◆ **TASK DETAILS**
Give the lines of the material verbatim, from the first line to the line with "# The origin", including both.

——————

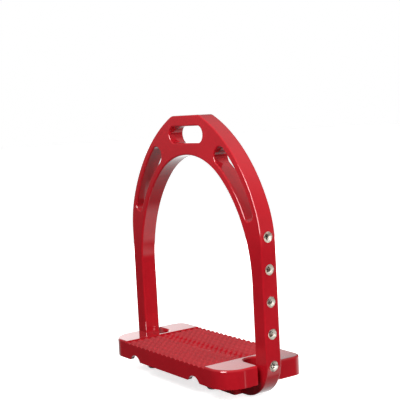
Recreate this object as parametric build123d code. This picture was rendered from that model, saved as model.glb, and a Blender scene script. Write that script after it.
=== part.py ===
from build123d import *
import math
import os

# Stirrup iron. Millimetres, +Z up. X runs from branch to branch, Y from front to back.
# The origin is the middle of the crossbar's underside, the face that the iron stands on.

# ---- Frame: branches, arch and crossbar, one casting ----
INSIDE_WIDTH = 120.0  # clear width between the two branches
FRAME_HEIGHT = 164.8  # crossbar underside to the top of the eye
BRANCH_THICKNESS = 10.4  # across a branch, side to side; the crossbar has the same height
FRAME_DEPTH = 10.7  # front face to back face
BEND_RADIUS = 21.75  # outside of the bend from a branch into the crossbar
CROWN_INSET = 10.1  # the crown's radius is this much under half the inside width
SHOULDER_RADIUS = 81.5  # inside arc that joins a branch to the crown
OUTER_ARCH_RADIUS = 98.4  # outside arc from a branch to the top flat
OUTER_ARCH_RISE = 66.4  # height of that arc
TOP_FLAT_WIDTH = 30.0  # flat on top, above the eye
SHOULDER_BLEND = 60.0  # rounding where the outside arc leaves the straight branch
TOP_BLEND = 8.0  # rounding where it meets the top flat
FRAME_EDGE_FILLET = 0.9

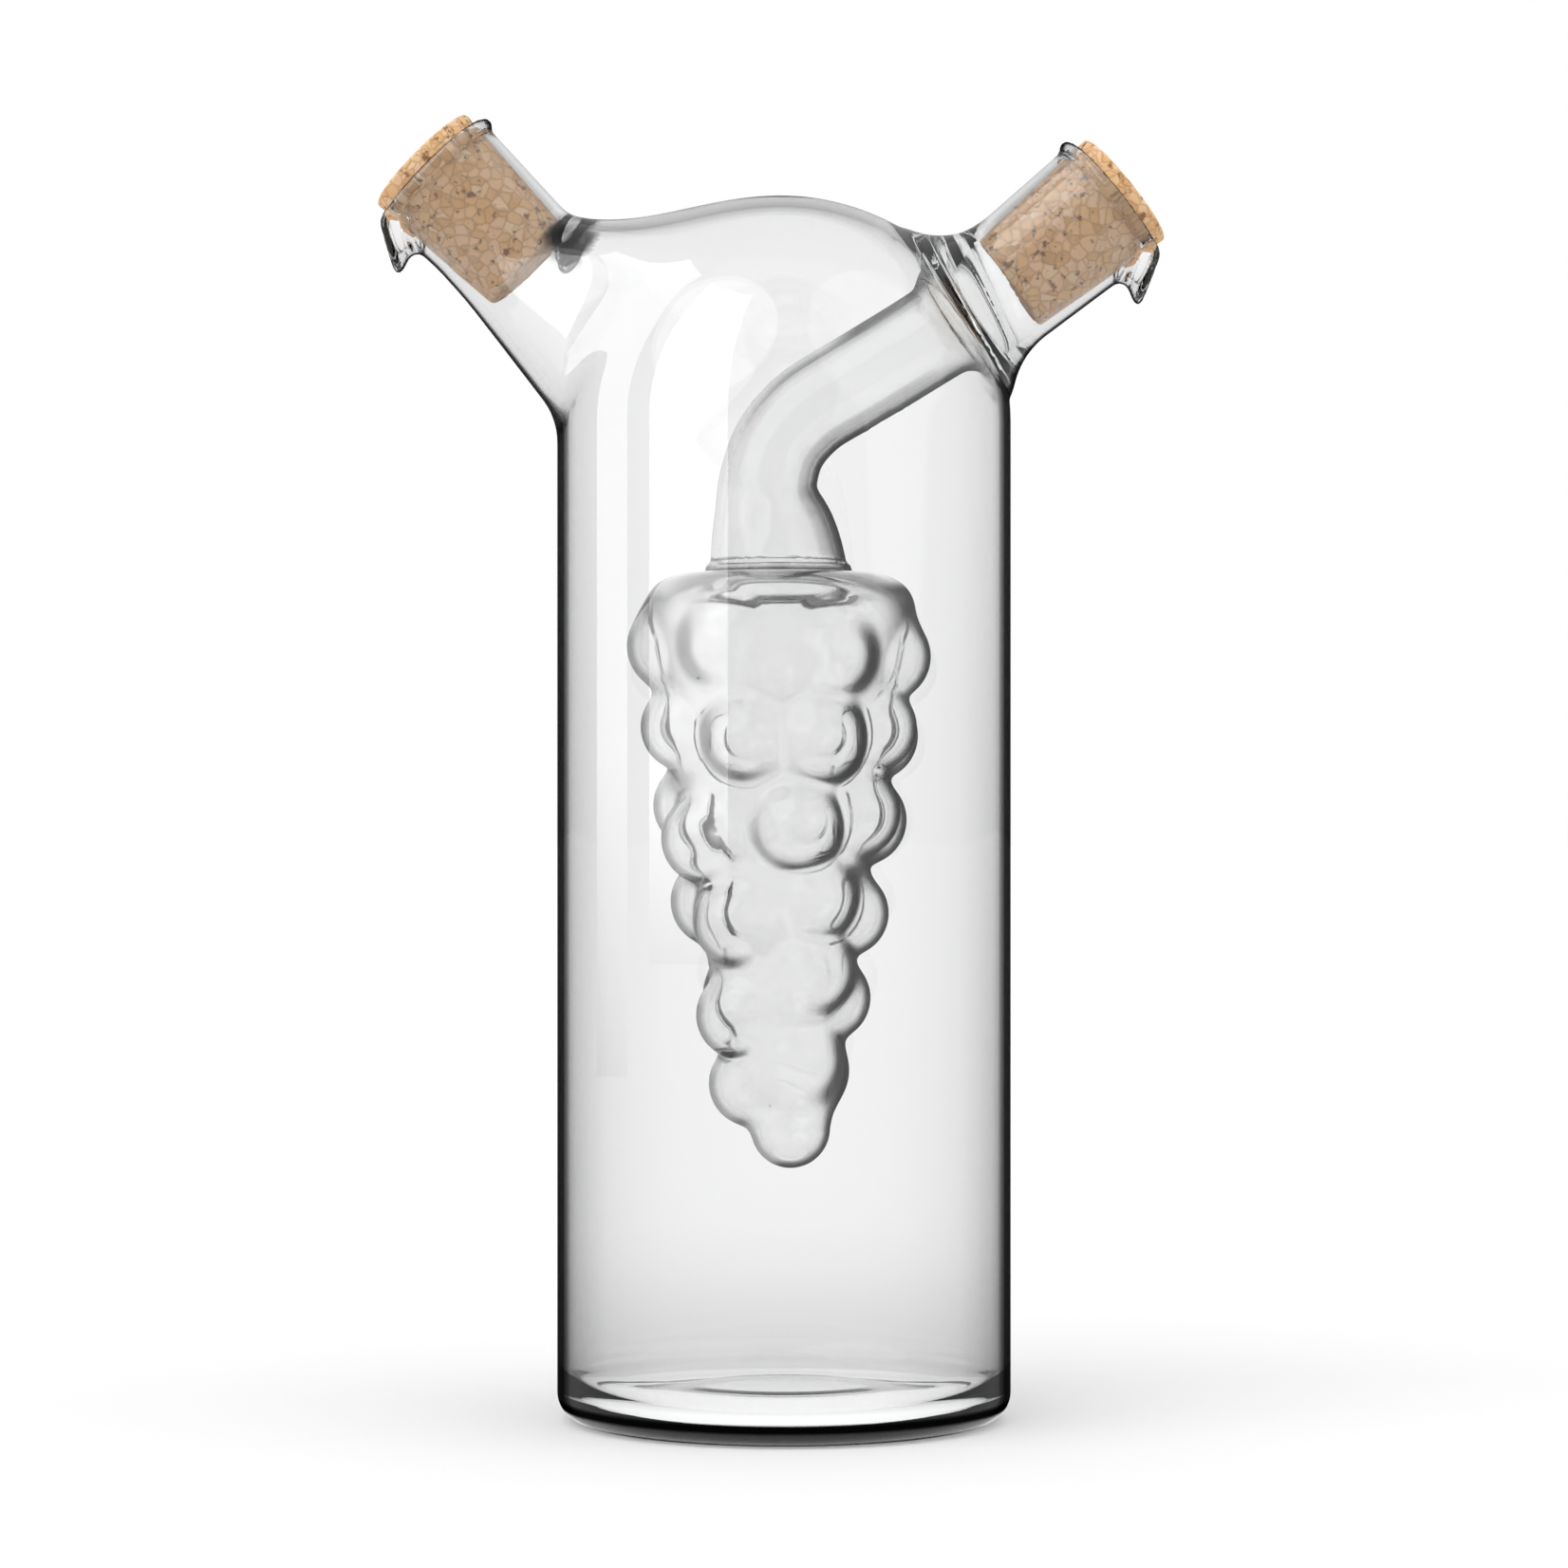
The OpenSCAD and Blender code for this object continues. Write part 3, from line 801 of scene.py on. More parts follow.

——————

◆ **ANSWER TO THIS EXERCISE**
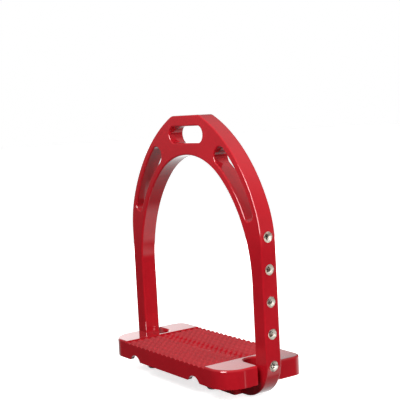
Recreate this object as parametric build123d code. This picture was rendered from that model, saved as model.glb, and a Blender scene script. Write that script after it.
=== part.py ===
from build123d import *
import math
import os

# Stirrup iron. Millimetres, +Z up. X runs from branch to branch, Y from front to back.
# The origin is the middle of the crossbar's underside, the face that the iron stands on.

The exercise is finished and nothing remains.